**Work required**
Nothing but the lines from the one containing "Continue the Blender" down to the one containing "sunk: float = 0.2", both included, should be echoed, and each exactly as it stands.

**Provided entries**
▶

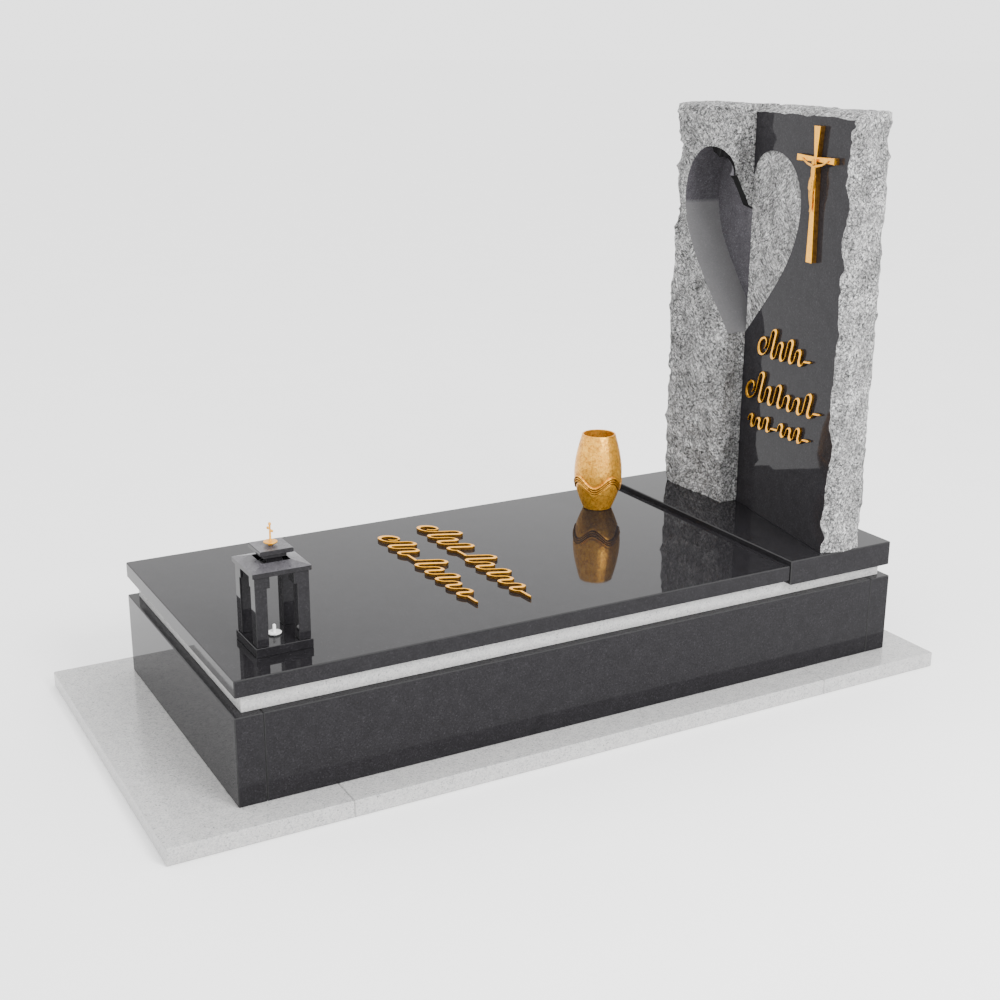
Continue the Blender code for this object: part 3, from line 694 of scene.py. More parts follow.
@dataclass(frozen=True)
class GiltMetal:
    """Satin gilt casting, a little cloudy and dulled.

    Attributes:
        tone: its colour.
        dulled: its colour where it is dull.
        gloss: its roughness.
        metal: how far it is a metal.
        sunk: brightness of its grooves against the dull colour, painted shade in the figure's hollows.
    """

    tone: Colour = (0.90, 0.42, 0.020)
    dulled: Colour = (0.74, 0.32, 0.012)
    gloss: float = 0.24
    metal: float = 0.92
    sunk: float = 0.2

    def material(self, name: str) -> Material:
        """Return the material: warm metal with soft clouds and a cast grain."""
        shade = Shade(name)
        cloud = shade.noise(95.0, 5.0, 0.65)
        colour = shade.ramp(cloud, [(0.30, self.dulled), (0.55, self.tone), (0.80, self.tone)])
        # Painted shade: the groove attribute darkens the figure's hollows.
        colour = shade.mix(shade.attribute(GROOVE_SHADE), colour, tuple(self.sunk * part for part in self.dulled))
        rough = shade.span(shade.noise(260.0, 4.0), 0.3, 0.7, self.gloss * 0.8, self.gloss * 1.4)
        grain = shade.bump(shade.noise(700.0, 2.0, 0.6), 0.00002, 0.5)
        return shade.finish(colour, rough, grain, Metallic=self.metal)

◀
▶

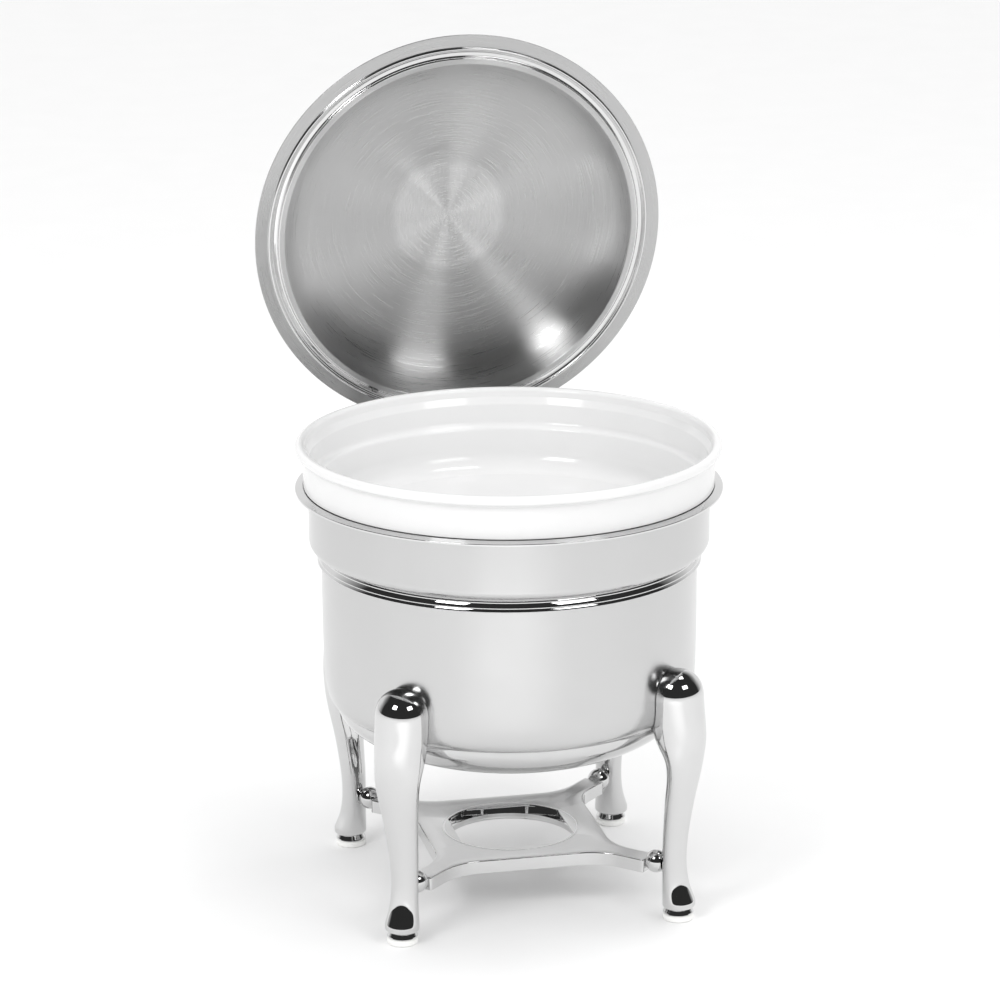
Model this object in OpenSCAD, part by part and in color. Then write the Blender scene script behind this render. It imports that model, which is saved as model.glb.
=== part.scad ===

◀
▶

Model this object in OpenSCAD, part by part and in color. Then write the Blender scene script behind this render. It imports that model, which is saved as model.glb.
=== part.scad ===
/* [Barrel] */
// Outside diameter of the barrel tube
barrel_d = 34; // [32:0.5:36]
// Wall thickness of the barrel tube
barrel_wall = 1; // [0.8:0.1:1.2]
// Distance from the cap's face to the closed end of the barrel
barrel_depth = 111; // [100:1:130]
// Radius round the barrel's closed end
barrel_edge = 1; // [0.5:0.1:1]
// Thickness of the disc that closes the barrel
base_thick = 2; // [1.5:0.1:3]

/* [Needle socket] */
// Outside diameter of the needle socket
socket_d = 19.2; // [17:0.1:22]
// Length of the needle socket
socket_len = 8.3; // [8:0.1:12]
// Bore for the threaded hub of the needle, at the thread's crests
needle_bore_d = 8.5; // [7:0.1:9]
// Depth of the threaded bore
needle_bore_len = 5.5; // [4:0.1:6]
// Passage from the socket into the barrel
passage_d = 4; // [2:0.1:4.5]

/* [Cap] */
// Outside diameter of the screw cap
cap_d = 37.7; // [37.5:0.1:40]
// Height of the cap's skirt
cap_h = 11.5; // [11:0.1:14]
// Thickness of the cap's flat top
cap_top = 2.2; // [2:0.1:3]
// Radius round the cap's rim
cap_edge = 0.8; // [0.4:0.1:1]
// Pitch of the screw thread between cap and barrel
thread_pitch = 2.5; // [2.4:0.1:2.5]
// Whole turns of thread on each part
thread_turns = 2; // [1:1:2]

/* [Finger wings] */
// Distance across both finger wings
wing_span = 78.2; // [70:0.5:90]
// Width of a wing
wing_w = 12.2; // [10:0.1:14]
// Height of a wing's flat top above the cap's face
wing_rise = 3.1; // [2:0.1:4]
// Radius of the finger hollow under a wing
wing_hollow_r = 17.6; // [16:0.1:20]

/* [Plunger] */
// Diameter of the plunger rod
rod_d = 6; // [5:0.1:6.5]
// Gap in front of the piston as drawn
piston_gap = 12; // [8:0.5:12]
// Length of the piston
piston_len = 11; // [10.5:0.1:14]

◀

**Finished task**
Continue the Blender code for this object: part 3, from line 694 of scene.py. More parts follow.
@dataclass(frozen=True)
class GiltMetal:
    """Satin gilt casting, a little cloudy and dulled.

    Attributes:
        tone: its colour.
        dulled: its colour where it is dull.
        gloss: its roughness.
        metal: how far it is a metal.
        sunk: brightness of its grooves against the dull colour, painted shade in the figure's hollows.
    """

    tone: Colour = (0.90, 0.42, 0.020)
    dulled: Colour = (0.74, 0.32, 0.012)
    gloss: float = 0.24
    metal: float = 0.92
    sunk: float = 0.2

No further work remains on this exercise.